++++ RECORD EXTRACTS

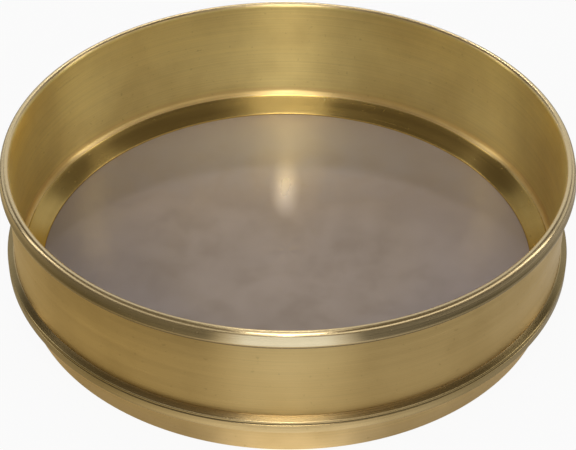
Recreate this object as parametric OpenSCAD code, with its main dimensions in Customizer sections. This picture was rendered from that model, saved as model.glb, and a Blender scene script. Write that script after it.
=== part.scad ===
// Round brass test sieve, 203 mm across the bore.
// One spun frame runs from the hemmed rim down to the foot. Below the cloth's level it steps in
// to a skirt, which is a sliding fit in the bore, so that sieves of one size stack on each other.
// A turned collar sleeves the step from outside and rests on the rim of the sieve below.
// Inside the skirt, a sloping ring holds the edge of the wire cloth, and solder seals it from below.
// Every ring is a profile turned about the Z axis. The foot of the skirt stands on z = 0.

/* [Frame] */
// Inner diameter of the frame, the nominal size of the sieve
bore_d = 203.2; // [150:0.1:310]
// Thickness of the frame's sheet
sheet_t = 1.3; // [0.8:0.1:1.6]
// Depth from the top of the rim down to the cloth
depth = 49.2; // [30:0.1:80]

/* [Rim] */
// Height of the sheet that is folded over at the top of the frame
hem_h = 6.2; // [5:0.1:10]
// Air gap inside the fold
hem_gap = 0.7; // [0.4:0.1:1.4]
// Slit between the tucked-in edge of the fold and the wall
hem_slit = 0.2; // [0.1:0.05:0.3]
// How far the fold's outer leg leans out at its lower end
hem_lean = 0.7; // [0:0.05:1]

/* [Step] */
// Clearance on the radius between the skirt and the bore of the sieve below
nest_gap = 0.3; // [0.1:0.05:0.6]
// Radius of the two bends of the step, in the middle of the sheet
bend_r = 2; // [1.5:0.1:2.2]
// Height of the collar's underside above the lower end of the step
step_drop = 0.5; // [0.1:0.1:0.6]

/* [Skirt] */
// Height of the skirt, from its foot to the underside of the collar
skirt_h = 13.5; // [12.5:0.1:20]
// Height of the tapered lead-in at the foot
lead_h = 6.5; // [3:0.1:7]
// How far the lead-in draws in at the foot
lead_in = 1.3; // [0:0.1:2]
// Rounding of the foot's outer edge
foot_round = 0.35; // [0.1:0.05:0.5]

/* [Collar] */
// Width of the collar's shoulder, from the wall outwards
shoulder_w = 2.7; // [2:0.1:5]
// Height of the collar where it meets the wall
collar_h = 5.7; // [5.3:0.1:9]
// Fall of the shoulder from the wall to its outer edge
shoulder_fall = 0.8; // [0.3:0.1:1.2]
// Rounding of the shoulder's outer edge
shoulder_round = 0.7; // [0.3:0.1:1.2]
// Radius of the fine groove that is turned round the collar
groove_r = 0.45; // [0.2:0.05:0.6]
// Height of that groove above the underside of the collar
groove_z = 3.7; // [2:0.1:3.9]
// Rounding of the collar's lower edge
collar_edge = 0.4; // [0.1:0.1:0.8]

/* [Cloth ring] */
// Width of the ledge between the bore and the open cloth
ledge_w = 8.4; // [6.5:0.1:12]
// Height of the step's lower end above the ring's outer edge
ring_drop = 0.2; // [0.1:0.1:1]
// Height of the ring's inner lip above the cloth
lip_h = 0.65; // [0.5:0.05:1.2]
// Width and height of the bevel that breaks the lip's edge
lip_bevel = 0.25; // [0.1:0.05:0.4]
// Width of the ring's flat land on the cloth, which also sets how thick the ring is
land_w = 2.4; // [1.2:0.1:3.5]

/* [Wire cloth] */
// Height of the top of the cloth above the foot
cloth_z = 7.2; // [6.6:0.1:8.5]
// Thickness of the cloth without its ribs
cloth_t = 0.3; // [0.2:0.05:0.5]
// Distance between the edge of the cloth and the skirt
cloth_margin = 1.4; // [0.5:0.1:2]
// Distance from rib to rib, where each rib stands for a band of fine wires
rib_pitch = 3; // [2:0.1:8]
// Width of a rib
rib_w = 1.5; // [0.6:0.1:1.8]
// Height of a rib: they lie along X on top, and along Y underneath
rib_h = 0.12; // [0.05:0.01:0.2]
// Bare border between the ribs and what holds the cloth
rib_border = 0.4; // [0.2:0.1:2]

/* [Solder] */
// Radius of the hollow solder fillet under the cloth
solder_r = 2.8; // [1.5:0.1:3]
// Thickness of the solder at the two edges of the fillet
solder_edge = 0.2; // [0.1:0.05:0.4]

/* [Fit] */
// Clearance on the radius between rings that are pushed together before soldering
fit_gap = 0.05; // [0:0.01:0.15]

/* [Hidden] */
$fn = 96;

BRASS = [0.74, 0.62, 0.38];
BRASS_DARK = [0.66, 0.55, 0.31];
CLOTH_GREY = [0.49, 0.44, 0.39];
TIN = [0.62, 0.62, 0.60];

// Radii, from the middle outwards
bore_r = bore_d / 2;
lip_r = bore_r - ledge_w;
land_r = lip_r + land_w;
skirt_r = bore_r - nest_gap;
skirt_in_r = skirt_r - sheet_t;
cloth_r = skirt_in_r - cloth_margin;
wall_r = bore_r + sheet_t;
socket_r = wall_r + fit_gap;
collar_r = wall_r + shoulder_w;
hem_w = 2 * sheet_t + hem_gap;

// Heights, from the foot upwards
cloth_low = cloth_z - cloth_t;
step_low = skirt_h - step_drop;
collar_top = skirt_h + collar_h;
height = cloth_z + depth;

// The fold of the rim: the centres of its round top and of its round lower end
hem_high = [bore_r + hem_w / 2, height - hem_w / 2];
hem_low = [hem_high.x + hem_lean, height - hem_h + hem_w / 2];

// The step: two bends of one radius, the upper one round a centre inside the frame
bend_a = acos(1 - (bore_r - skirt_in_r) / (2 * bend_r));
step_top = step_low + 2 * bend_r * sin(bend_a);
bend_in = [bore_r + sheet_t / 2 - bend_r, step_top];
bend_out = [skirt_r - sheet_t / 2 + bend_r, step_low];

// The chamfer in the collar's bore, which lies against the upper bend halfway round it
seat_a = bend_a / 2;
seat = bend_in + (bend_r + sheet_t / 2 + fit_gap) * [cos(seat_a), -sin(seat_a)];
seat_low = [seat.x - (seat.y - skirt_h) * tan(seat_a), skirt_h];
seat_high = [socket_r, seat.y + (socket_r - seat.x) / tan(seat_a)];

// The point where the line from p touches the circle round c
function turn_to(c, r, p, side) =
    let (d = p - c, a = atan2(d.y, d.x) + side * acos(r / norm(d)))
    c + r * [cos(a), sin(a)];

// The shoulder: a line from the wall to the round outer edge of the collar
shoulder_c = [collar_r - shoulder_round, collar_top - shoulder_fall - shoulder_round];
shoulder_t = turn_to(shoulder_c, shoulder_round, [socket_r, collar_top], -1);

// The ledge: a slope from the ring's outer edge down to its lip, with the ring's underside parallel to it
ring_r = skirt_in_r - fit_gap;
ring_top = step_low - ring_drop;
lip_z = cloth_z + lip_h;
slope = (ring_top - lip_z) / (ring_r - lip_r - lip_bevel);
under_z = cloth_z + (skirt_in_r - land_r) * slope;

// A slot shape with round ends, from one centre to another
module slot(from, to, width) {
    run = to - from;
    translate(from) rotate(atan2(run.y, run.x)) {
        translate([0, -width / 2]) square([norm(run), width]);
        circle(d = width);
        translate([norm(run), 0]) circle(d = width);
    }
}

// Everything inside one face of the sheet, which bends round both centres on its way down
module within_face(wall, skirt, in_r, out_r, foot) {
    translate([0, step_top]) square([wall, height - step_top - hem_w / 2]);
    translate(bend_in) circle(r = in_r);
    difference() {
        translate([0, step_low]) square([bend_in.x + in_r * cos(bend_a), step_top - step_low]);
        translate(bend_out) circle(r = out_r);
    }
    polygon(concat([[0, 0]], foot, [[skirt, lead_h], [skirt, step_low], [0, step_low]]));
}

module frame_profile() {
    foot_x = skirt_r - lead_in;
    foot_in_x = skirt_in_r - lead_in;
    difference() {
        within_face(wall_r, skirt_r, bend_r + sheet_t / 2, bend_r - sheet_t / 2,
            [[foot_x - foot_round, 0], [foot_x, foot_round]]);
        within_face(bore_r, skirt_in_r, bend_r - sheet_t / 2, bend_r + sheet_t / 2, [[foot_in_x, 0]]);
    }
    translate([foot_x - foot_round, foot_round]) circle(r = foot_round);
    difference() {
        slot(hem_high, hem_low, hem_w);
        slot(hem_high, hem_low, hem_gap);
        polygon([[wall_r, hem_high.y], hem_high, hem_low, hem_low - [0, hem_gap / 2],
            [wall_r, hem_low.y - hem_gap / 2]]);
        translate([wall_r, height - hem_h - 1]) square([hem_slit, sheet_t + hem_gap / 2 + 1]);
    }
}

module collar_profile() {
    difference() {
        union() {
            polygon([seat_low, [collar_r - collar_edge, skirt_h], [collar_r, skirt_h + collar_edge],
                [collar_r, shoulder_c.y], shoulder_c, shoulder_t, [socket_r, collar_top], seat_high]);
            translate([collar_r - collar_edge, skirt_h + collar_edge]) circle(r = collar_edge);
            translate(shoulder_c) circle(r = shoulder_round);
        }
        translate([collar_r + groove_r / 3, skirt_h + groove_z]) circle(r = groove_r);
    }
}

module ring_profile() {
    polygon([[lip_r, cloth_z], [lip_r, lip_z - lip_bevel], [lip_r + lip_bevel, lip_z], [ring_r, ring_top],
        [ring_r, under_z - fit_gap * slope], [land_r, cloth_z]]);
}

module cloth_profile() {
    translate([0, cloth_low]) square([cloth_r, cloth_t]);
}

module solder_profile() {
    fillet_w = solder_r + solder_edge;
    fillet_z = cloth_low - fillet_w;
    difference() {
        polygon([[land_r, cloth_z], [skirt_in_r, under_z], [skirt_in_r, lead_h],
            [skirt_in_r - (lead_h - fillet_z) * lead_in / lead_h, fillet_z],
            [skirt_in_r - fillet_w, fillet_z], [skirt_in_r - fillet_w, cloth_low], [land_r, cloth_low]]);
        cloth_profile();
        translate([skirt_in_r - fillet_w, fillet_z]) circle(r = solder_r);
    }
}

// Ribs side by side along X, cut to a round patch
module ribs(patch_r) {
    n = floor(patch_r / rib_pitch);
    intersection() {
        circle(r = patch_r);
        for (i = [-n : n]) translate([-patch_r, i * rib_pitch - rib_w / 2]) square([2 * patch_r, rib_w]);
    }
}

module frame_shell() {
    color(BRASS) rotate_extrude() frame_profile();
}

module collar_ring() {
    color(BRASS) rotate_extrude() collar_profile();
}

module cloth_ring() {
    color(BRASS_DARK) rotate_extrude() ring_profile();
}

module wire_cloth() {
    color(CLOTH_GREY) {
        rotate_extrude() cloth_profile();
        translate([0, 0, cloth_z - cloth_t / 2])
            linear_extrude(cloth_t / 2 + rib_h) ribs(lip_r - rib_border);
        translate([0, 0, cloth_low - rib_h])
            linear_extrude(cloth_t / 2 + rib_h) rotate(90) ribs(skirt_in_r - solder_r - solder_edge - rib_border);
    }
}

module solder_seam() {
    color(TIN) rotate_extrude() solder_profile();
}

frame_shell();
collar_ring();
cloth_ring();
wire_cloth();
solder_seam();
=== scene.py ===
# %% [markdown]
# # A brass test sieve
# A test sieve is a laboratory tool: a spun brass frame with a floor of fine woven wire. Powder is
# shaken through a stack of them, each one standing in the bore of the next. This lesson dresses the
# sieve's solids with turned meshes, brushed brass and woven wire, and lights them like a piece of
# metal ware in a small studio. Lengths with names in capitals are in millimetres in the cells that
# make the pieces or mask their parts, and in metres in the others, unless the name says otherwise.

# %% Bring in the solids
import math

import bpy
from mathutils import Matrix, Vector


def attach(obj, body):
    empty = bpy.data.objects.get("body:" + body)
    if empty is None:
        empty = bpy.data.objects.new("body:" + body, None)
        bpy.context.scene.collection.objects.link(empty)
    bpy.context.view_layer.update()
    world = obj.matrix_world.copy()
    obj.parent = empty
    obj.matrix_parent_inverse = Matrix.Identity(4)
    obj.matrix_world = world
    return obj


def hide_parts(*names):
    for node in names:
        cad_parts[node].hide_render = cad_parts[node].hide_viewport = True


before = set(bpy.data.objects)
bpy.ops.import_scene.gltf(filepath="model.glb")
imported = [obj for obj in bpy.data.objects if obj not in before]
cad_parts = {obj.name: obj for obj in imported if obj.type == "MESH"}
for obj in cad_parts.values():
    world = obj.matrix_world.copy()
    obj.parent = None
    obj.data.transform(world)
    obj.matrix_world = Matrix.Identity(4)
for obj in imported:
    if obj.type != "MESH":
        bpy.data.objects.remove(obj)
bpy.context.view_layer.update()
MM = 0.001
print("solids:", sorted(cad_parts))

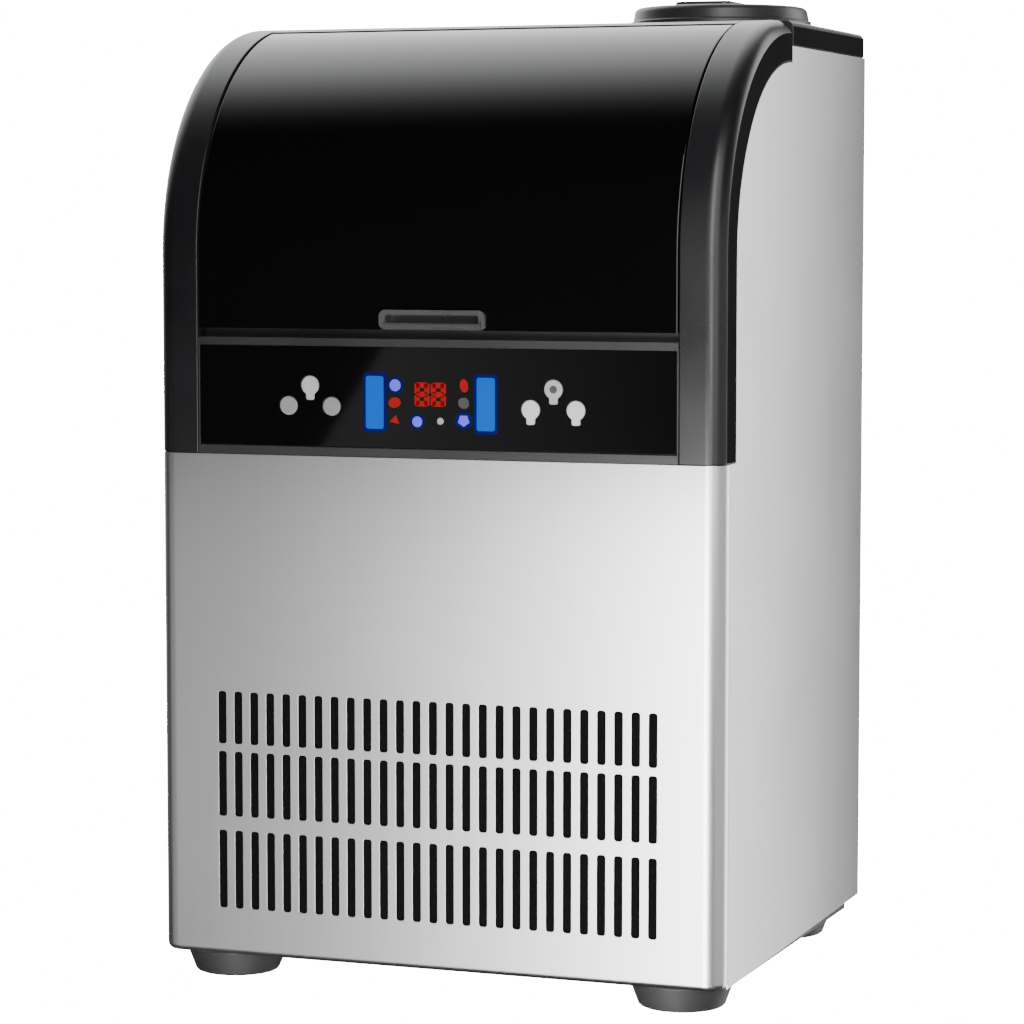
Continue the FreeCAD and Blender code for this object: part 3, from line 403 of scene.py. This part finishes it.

++++++++

| GIVEN PROBLEM |
From the top of the listing above, restate each line word for word up to and including the line with "hem_lean = 0.7; // [0:0.05:1]"; add nothing else.

| TASK SOLUTION |
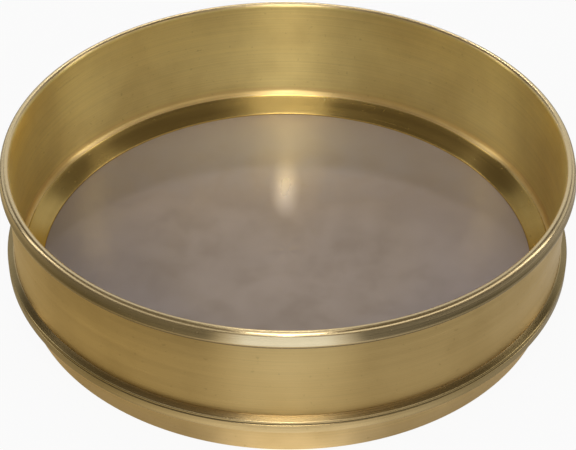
Recreate this object as parametric OpenSCAD code, with its main dimensions in Customizer sections. This picture was rendered from that model, saved as model.glb, and a Blender scene script. Write that script after it.
=== part.scad ===
// Round brass test sieve, 203 mm across the bore.
// One spun frame runs from the hemmed rim down to the foot. Below the cloth's level it steps in
// to a skirt, which is a sliding fit in the bore, so that sieves of one size stack on each other.
// A turned collar sleeves the step from outside and rests on the rim of the sieve below.
// Inside the skirt, a sloping ring holds the edge of the wire cloth, and solder seals it from below.
// Every ring is a profile turned about the Z axis. The foot of the skirt stands on z = 0.

/* [Frame] */
// Inner diameter of the frame, the nominal size of the sieve
bore_d = 203.2; // [150:0.1:310]
// Thickness of the frame's sheet
sheet_t = 1.3; // [0.8:0.1:1.6]
// Depth from the top of the rim down to the cloth
depth = 49.2; // [30:0.1:80]

/* [Rim] */
// Height of the sheet that is folded over at the top of the frame
hem_h = 6.2; // [5:0.1:10]
// Air gap inside the fold
hem_gap = 0.7; // [0.4:0.1:1.4]
// Slit between the tucked-in edge of the fold and the wall
hem_slit = 0.2; // [0.1:0.05:0.3]
// How far the fold's outer leg leans out at its lower end
hem_lean = 0.7; // [0:0.05:1]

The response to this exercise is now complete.